Per Diem for Eligible New Hires (outside 50 mile distance from Washington, D.C.)

USAID: NO
State: YES

“In my personal case, with a newborn and insanely high rent and day care, my husband stayed at home during the day and worked at a restaurant at night and on the weekend, just so we could afford rent in a run-down apartment (this is also a salary issue—most of us took giant pay cuts to join).”

“I've heard of a new hire sleeping in his car to get by in Washington.”

Entry Level Salary Grades

USAID: Lower Grade Setting
State: Higher Grade Setting

“These employees with families took substantial pay cuts, spent savings and took out loans to survive the hardship of living in Washington, D.C., at the provided pay level.”

Language Incentive Program

USAID: Partial
State: YES

“In one of my last posts, the pol econ officer and the embassy rule of law liaison received language training prior to their assignment, while USAID officers did not. We were left out of meetings that were held in the local language, oftentimes because of a lack of translators.”

Foreign Language, Leadership and Professional Training Classes (employees and eligible family members)

USAID: Partial
State: YES

“USAID intimacy in various government ministries highlights the lack of language training that USAID FSOs receive. Outside of a few languages, there is the perception that there is very little need for a USAID FSO to receive language training to operate effectively in a country. While it is possible to operate in a USAID mission through FSNs and to communicate on programs directly with expatriate chiefs of parties, this puts FSOs, USAID and the USG at a great disservice and underutilizes a highly effective and capable resource.”

“On EFM access to FSI courses: if you are part of State, your spouse’s CDO approves the course and State pays. If your spouse is with USAID, you do not qualify.”

“State FSOs are provided with language training for all relevant posts. USAID employees are only provided with language training at select posts. Example: If a State FSO is assigned to the Philippines, they attend FSI for Tagalog. If a USAID FSO is assigned to the Philippines, no language training is provided.”

Difficult-to-Staff Incentive Differential (DSID)

USAID: NO
State: YES

“USAID no longer participates in this program, even in countries where USAID/State FSOs co-exist; for example, State gives incentive pay to FSOs in Nigeria. I know that HR made an unprecedented number of assignment appeals for African hardship posts. Perhaps reinstating this incentive could ease the pain a bit.”

“We too have posts that are difficult to staff in comparison to our State colleagues.
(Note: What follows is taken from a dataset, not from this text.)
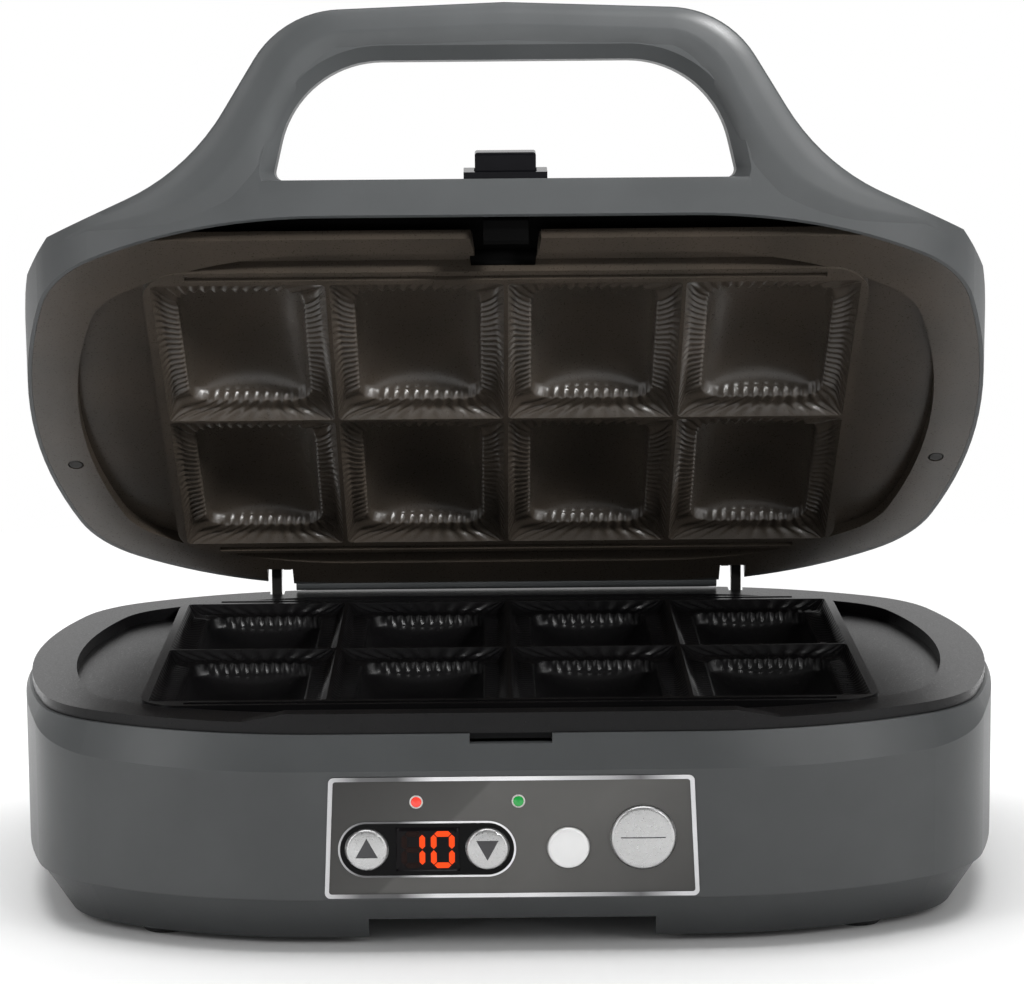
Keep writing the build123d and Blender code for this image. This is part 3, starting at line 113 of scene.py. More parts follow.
def finish(name, dark, light, rough, metal=0.0, patch=0.03, grain=0.0005, depth=0.00002,
           coat=0.0, specular=0.5, glow=None):
    """A finish that drifts from dark to light over patches, with a fine grain in its relief and gloss."""
    material = bpy.data.materials.new(name)
    material.use_nodes = True
    tree = material.node_tree
    shader = tree.nodes["Principled BSDF"]
    place = object_place(tree)
    fine = noise(tree, place, grain)
    drift = span(tree, noise(tree, place, patch, 4.0), 0, 1)
    link(tree, mixed(tree, drift, dark, light), shader.inputs["Base Color"])
    link(tree, span(tree, fine, *rough), shader.inputs["Roughness"])
    shader.inputs["Metallic"].default_value = metal
    shader.inputs["Coat Weight"].default_value = coat
    shader.inputs["Coat Roughness"].default_value = 0.05
    shader.inputs["Specular IOR Level"].default_value = specular
    if depth:
        bump = tree.nodes.new("ShaderNodeBump")
        bump.inputs["Distance"].default_value = depth
        link(tree, fine, bump.inputs["Height"])
        link(tree, bump.outputs["Normal"], shader.inputs["Normal"])
    if glow:
        shader.inputs["Emission Color"].default_value = glow[0]
        shader.inputs["Emission Strength"].default_value = glow[1]
    return material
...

Should this incentive be put in place for those, let’s say, 10 percent of posts that are the most difficult to staff in USAID, I believe the agency would find it much easier to recruit and retain staff in these locations.”

Diplomatic Plates for Vehicles

USAID: Partial
State: YES

"In some countries, USAID FSOs are not given Diplomatic Vehicles License Plates despite the fact that they are also commissioned Foreign Service Officers."

Ease of Post Transfer

USAID: Post-to-Post
State: Centralized

“State orders are done centrally so their HR staffers know all the ins and outs. State also has IT systems to facilitate the whole process. It would be helpful if the gaining post, employee, and USAID/HR could access and use a centralized system. USAID should also look at providing more training on FAR, FAM and other regulations. Both in Washington and overseas, in almost every instance, the knowledge gap between State and USAID management/executive/HR officers is stark.”

Washington Positions in Regard to Promotion

USAID: Can be detrimental
State: Importance recognized and rewarded

“USAID/Washington positions give all levels of officers great insight into the workings of the interagency and USAID. In terms of promotion, USAID/Washington positions should not be considered a detriment. Good work should be rewarded, wherever it is. USAID is losing valuable input into programs and policy due to disincentives for FSOs to serve in Washington.”

EFM Employment

USAID: PSC process
State: State is able to use their equivalent of operating funds to hire EFMs

“EFM hiring and treatment of EFMs is why I am looking elsewhere for employment.”

USAA

USAID: NO
State: YES

“I hear conflicting information on whether USAID qualifies. I've been told by USAA that I do not.”